Unlike campaigns, the deals offered did well. It has best outcome with cluster 0 and cluster 3. However, our star customers cluster 1 are not much into the deals. Nothing seems to attract cluster 2 overwhelmingly

PROFILING

In [32]:
Personal = [ "Kidhome","Teenhome", "Age", "Children", "Family_Size", "Is_Parent", "Education","Living_With"]

for i in Personal:
    plt.figure()
    sns.jointplot(x=data[i], y=data["Spent"], hue =data["Clusters"], kind="kde", palette=pal)
    plt.show()
<Figure size 432x288 with 0 Axes>
<Figure size 432x288 with 0 Axes>
<Figure size 432x288 with 0 Axes>
<Figure size 432x288 with 0 Axes>
<Figure size 432x288 with 0 Axes>
<Figure size 432x288 with 0 Axes>
<Figure size 432x288 with 0 Axes>
<Figure size 432x288 with 0 Axes>

CONCLUSION

In this project, I performed unsupervised clustering.

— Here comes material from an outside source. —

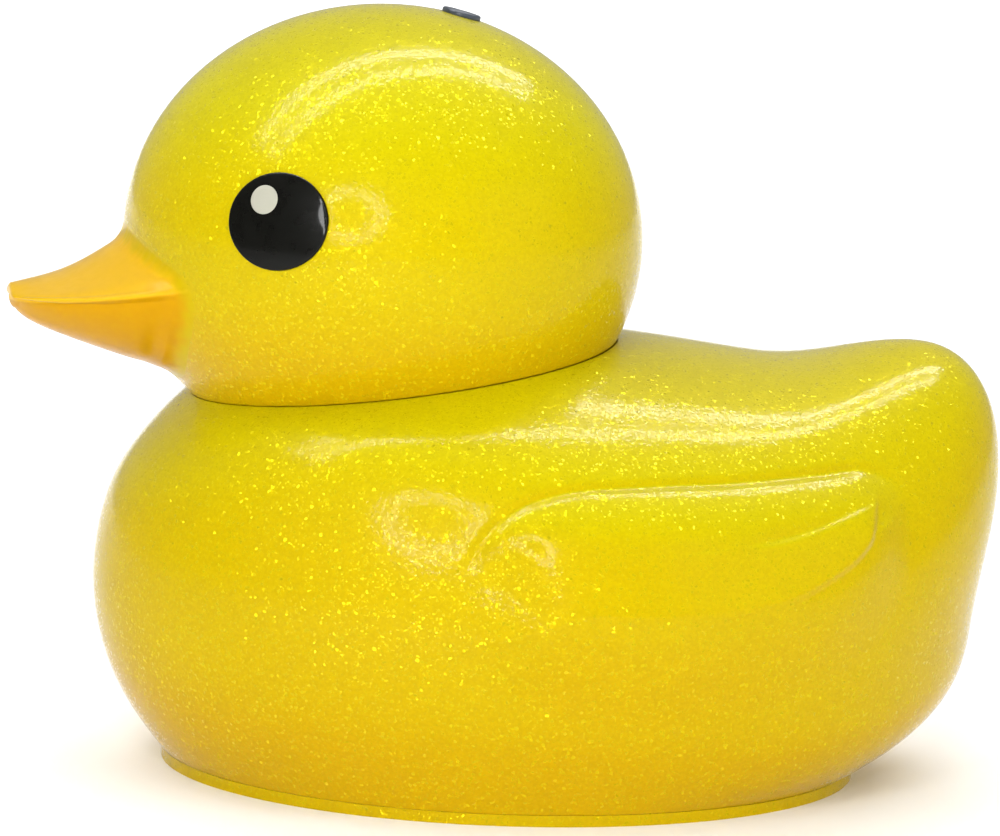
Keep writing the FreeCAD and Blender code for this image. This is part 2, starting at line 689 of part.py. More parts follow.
def make_base_plate():
    """The oval bottom: a foot, a plate with the lock ring's hole, and a spigot for the body shell."""
    rim = keel_oval("keel_rim_blank", "0", "0", "keel_rim")
    spigot = keel_oval("spigot_blank", "wall + fit", "keel_rim - 1", "spigot_top")
    blank = fuse_all("base_blank", [rim, spigot])
    tools = fuse_all("base_tools", [
        keel_oval("keel_hollow", "keel_foot", "0 - 1", "keel_recess"),
        keel_oval("spigot_hollow", "2 * wall + fit", "plate_top", "spigot_top + 1"),
        cylinder("lock_ring_hole", "lock_radius + fit", "0", "spigot_top"),
        screw_holes("plate_holes", "0", "spigot_top")])
    return combine("Cut", "base_plate", blank, tools)


def make_well():
    """The closed cup that keeps the float's air apart from the basket, with its gasket below."""
    gasket = combine("Cut", "well_gasket",
                     ring("gasket_blank", "well_bore", "flange_radius", "plate_top", GASKET_TOP),
                     screw_holes("gasket_holes", "plate_top - 1", f"{GASKET_TOP} + 1"))
    outside = "well_bore + well_wall"
    blank = turned("well_blank", [
        ("well_bore", GASKET_TOP), ("flange_radius", GASKET_TOP), ("flange_radius", FLANGE_TOP),
        (outside, FLANGE_TOP), (outside, "well_ceiling + well_wall"), ("0", "well_ceiling + well_wall"),
        ("0", "well_ceiling"), ("well_bore", "well_ceiling")])
    well = combine("Cut", "tablet_well", blank,
                   screw_holes("flange_holes", f"{GASKET_TOP} - 1", f"{FLANGE_TOP} + 1"))
    return well, gasket


def make_ballast():
    """The steel ring over the well's flange, and the screws that pull it down from below."""
    blank = ring("ballast_blank", "ballast_bore", "flange_radius", FLANGE_TOP, BALLAST_TOP)
    ballast = combine("Cut", "ballast_ring", blank,
                      screw_holes("ballast_holes", f"{FLANGE_TOP} - 1", f"{SCREW_TIP} + 0.5"))
    screws = []
    for k, angle in enumerate(screw_places()):
        head = round_the_keel(f"screw_head_{k}", angle, "screw_head_radius",
                              "keel_recess - screw_head_high", "keel_recess")
        shank = round_the_keel(f"screw_shank_{k}", angle, "screw_radius", "keel_recess - 0.5", SCREW_TIP)
        socket = round_the_keel(f"screw_socket_{k}", angle, "screw_radius",
                                "keel_recess - screw_head_high - 1", "keel_recess - screw_head_high / 2")
        whole = fuse_all(f"screw_whole_{k}", [head, shank])
        screws.append(combine("Cut", f"screw_{k}", whole, socket))
    return ballast, group("ballast_screws", screws)


# ---------------------------------------------------------------- basket and its twist lock

def helical_block(name, inner, outer, low, high, start, sweep):
    """A block that climbs round the keel's axis with the twist lock's pitch.

    low and high are its lower and upper edge at the angle start; the numbers are millimetres and degrees.
    """
    pitch = dim("unlock_drop") * 360 / dim("unlock_turn")
    path = Part.makeHelix(pitch, pitch * sweep / 360, (inner + outer) / 2)
    corners = [Vector(inner, 0, 0), Vector(outer, 0, 0), Vector(outer, 0, high - low),
               Vector(inner, 0, high - low), Vector(inner, 0, 0)]
    section = Part.makePolygon(corners)
    block = Part.Wire(path).makePipeShell([section], True, True)
    result = feature(name, block)
    result.Placement = FreeCAD.Placement(Vector(dim("keel_x"), 0, low), FreeCAD.Rotation(UP, start))
    return result


def make_lock_ring():
    """The ring in the base plate, with a ramp and an end stop for each lug."""
    bore, outside, lip = "lock_bore", "lock_radius", "lock_lip_radius"
    blank = turned("lock_ring_blank", [
        (bore, "lock_lip_low"), (lip, "lock_lip_low"), (lip, "keel_recess"), (outside, "keel_recess"),
        (outside, "lock_top"), (bore, "lock_top")])
    climb = dim("unlock_drop") / dim("unlock_turn")
    first = dim("lug_sweep") - dim("ramp_sweep")
    top = dim("lug_low") - dim("ramp_gap") + climb * first
    parts = [blank]
    for k in range(LUGS):
        turn = 360 / LUGS * k
        parts.append(helical_block(f"ramp_{k}", dim("ramp_bore"), dim("lock_bore") + 0.5,
                                   top - dim("ramp_high"), top, turn + first, dim("ramp_sweep")))
        parts.append(sector(f"lug_stop_{k}", "ramp_bore", "lock_bore + 0.5", "lug_low - 1", "lock_top",
                            turn + dim("lug_sweep") + 1, 5))
    return fuse_all("lock_ring", parts)


def port_sectors(name, low, high):
    """The dosing ports as one tool, clear of the dial's grip at rest."""
    sweep = dim("port_sweep")
    return fuse_all(name, [sector(f"{name}_{k}", "port_inner", "port_outer", low, high,
                                  360 / PORTS * (k + 0.5) - sweep / 2, sweep) for k in range(PORTS)])


FLOOR_TOP = "basket_floor + floor_thick"
GROOVE_LOW = "basket_foot + foot_flange_thick"
GROOVE_HIGH = "basket_foot + foot_flange_thick + 2 * ( seal_section + seal_gap )"


def make_basket():
    """The tablet basket: a ported floor, a skirt round the dial, an O-ring groove and three lugs."""
    outside = "basket_bore + basket_wall"
    pivot = "pivot_radius + screw_play"
    blank = turned("basket_blank", [
        ("basket_bore", "basket_foot"), ("foot_flange", "basket_foot"), ("foot_flange", GROOVE_LOW),
        (outside, GROOVE_LOW), (outside, GROOVE_HIGH), ("foot_flange", GROOVE_HIGH),
        ("foot_flange", f"{GROOVE_HIGH} + foot_flange_thick"),
        (outside, f"{GROOVE_HIGH} + foot_flange_thick"), (outside, "basket_top"),
        ("basket_bore", "basket_top"), ("basket_bore", FLOOR_TOP), (pivot, FLOOR_TOP),
        (pivot, "basket_floor"), ("basket_bore", "basket_floor")])
    ported = combine("Cut", "basket_ported", blank,
                     port_sectors("floor_ports", "basket_floor - 1", f"{FLOOR_TOP} + 1"))
    root = dim("basket_bore") + dim("basket_wall") / 2
    lugs = [helical_block(f"lug_{k}", root, dim("lug_reach"), dim("lug_low"),
                          dim("lug_low") + dim("lug_high"), 360 / LUGS * k, dim("lug_sweep"))
            for k in range(LUGS)]
    return fuse_all("tablet_basket", [ported] + lugs)


def make_seal():
    """The O-ring in the basket's groove."""
    seal = doc.addObject("Part::Torus", "basket_o_ring")
    seal.Label = "basket_o_ring"
    bind(seal, Radius1="basket_bore + basket_wall + seal_gap + seal_section", Radius2="seal_section",
         Placement__Base__z=f"{GROOVE_LOW} + seal_gap + seal_section")
    return at_keel(seal)


# ---------------------------------------------------------------- dosing dial

def make_dial():
    """The ported dial under the basket's floor, with a grip bar across it."""
    recess = "pivot_head + 0.3"
    bore = "pivot_radius + pivot_play"
    blank = turned("dial_blank", [
        (bore, "grip_low + pivot_recess"), (recess, "grip_low + pivot_recess"), (recess, "grip_low"),
        ("hub_radius", "grip_low"), ("hub_radius", "dial_low"), ("dial_radius", "dial_low"),
        ("dial_radius", "dial_high"), (bore, "dial_high")])
    ported = combine("Cut", "dial_ported", blank, port_sectors("dial_ports", "dial_low - 1", "dial_high + 1"))
    bar = doc.addObject("Part::Box", "grip_bar")
    bind(bar, Length="grip_length", Width="grip_width", Height="dial_low - grip_low + 0.5",
         Placement__Base__x="keel_x - grip_length / 2", Placement__Base__y="0 - grip_width / 2",
         Placement__Base__z="grip_low")
    middle = cylinder("grip_middle", "hub_radius - 0.5", "grip_low - 1", "dial_high")
    return fuse_all("dose_dial", [ported, combine("Cut", "grip", bar, middle)])


def make_pivot():
    """The screw, washer and nut that hold the dial to the basket."""
    nut_low = f"{FLOOR_TOP} + washer_thick"
    nut_top = f"{FLOOR_TOP} + washer_thick + nut_high"
    head_top = "grip_low + pivot_recess - pivot_play"
    head = cylinder("pivot_head_blank", "pivot_head", "grip_low + 0.4", head_top)
    shank = cylinder("pivot_shank", "pivot_radius", f"{head_top} - 0.5", f"{nut_top} + 0.8")
    slot = doc.addObject("Part::Box", "pivot_slot")
    bind(slot, Length="2 * pivot_head + 2", Width="1.2", Height="1.2",
         Placement__Base__x="keel_x - pivot_head - 1", Placement__Base__y="0 - 0.6",
         Placement__Base__z="grip_low")
    screw = combine("Cut", "dial_screw", fuse_all("pivot_whole", [head, shank]), slot)
    washer = ring("dial_washer", "pivot_radius + screw_play", "washer_radius", FLOOR_TOP, nut_low)
    hexagon = doc.addObject("Part::Prism", "nut_blank")
    hexagon.Polygon = 6
    bind(hexagon, Circumradius="nut_half_flats / cos( 30 deg )", Height="nut_high",
         Placement__Base__z=nut_low)
    at_keel(hexagon)
    bore = cylinder("nut_bore", "pivot_radius + peg_play", f"{nut_low} - 1", f"{nut_top} + 1")
    return screw, washer, combine("Cut", "dial_nut", hexagon, bore)


# ---------------------------------------------------------------- assembly and export

def build():
    """Make every sub-part."""
    pieces = [make_body_shell(), make_neck_ring(), make_head_shell(), make_beak()]
    for side_name, side in (("left", -1), ("right", 1)):
        pieces += make_eye(side_name, side)
    pieces += make_push_nuts()
    pieces += make_vent()
    pieces.append(make_base_plate())
    pieces += make_well()
    pieces += make_ballast()
    pieces += [make_lock_ring(), make_basket(), make_seal(), make_dial()]
    pieces += make_pivot()
    return pieces


pieces = build()
doc.recompute()

for item in doc.Objects:
    if "Invalid" in item.State or "Error" in item.State:
        raise RuntimeError(f"{item.Name} is {item.State}")
os.makedirs("parts", exist_ok=True)
for piece in pieces:
    if piece.Shape.isNull() or not piece.Shape.isValid() or not piece.Shape.Solids:
        raise RuntimeError(f"{piece.Label} has no valid solid")
    piece.Shape.exportStep(f"parts/{piece.Label}.step")
    box = piece.Shape.BoundBox
    print(f"{piece.Label}: {len(piece.Shape.Solids)} solid(s), {piece.Shape.Volume / 1000:.2f} cm3, "
          f"x {box.XMin:.1f} to {box.XMax:.1f}, y {box.YMin:.1f} to {box.YMax:.1f}, "
          f"z {box.ZMin:.1f} to {box.ZMax:.1f}")
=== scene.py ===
import json
import math

import bmesh
import bpy
import numpy as np
from mathutils import Matrix, Vector


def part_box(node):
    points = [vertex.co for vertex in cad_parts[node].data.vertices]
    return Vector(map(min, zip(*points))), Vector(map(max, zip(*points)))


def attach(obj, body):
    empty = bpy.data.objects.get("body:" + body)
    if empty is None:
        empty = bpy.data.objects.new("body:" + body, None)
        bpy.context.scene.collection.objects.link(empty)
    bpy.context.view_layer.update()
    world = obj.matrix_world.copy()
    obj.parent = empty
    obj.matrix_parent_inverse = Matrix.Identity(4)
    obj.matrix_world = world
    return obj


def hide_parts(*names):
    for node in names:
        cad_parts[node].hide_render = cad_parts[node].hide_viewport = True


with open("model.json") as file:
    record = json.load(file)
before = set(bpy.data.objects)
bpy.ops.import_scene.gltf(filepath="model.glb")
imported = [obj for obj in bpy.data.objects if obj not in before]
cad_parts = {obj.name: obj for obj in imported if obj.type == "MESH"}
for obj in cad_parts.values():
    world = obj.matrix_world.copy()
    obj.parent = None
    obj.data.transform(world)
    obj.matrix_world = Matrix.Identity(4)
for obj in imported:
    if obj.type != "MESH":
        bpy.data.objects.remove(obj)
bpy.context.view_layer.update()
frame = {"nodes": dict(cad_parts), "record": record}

# Looks of a floating chlorine dispenser in the shape of a duck. It faces -X and its left flank is at -Y.
# Lengths are in metres; the duck's own profiles are in millimetres and turned into metres by MM.
MM = 0.001

# ---------------------------------------------------------------- places taken from the frame

head_low, head_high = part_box("head_shell")
plate_low, plate_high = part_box("base_plate")
KEEL_X = (plate_low.x + plate_high.x) / 2 / MM
KEEL_HALF_LONG = (plate_high.x - plate_low.x) / 2 / MM
KEEL_HALF_WIDE = (plate_high.y - plate_low.y) / 2 / MM
KEEL_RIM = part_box("body_shell")[0].z / MM
HEAD_LONG = (head_high.x - head_low.x) / 2 / MM
HEAD_WIDE = (head_high.y - head_low.y) / 2 / MM
HEAD_TALL = 53.2
HEAD_CENTRE = np.array([(head_low.x + head_high.x) / 2 / MM, 0, head_high.z / MM - HEAD_TALL])
HEAD_HALVES = np.array([HEAD_LONG, HEAD_WIDE, HEAD_TALL])
WALL = 2.5

SEAM_SLOPE = math.tan(math.radians(9.0))
SEAM_X = KEEL_X - 29.0
SEAM_Z = 93.0


def seam_height(x):
    """Height of the neck seam's plane over a place along the duck."""
    return SEAM_Z + SEAM_SLOPE * (x - SEAM_X)


# ---------------------------------------------------------------- mesh building

def smooth_step(low, high, value):
    """0 below low, 1 above high, and an S-curve between them."""
    part = np.clip((value - low) / (high - low), 0, 1)
    return part * part * (3 - 2 * part)


def unit(vectors):
    """Vectors scaled to length 1."""
    return vectors / np.maximum(np.linalg.norm(vectors, axis=-1, keepdims=True), 1e-12)


def skin(name, rings, first_pole=None, last_pole=None, looped=False):
    """A closed mesh over rings of points, in millimetres.

    Each end closes on a pole point, or the last ring joins the first when looped.
    """
    rings = np.asarray(rings, float)
    count, around = rings.shape[:2]
    points = [rings.reshape(-1, 3)]
    faces = []
    rows = count if looped else count - 1
    for row in range(rows):
        start = row * around
        after = (row + 1) % count * around
        for k in range(around):
            step = (k + 1) % around
            faces.append((start + k, start + step, after + step, after + k))
    for pole, row in ((first_pole, 0), (last_pole, count - 1)):
        if pole is not None:
            index = sum(len(part) for part in points)
            points.append(np.asarray(pole, float).reshape(1, 3))
            faces += [(index, row * around + k, row * around + (k + 1) % around) for k in range(around)]
    mesh = bpy.data.meshes.new(name)
    mesh.from_pydata((np.concatenate(points) * MM).tolist(), [], faces)
    work = bmesh.new()
    work.from_mesh(mesh)
    bmesh.ops.recalc_face_normals(work, faces=work.faces)
    work.to_mesh(mesh)
    work.free()
    mesh.shade_smooth()
    thing = bpy.data.objects.new(name, mesh)
    bpy.context.scene.collection.objects.link(thing)
    return thing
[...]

I did use dimensionality reduction followed by agglomerative clustering. I came up with 4 clusters and further used them in profiling customers in clusters according to their family structures and income/spending. This can be used in planning better marketing strategies.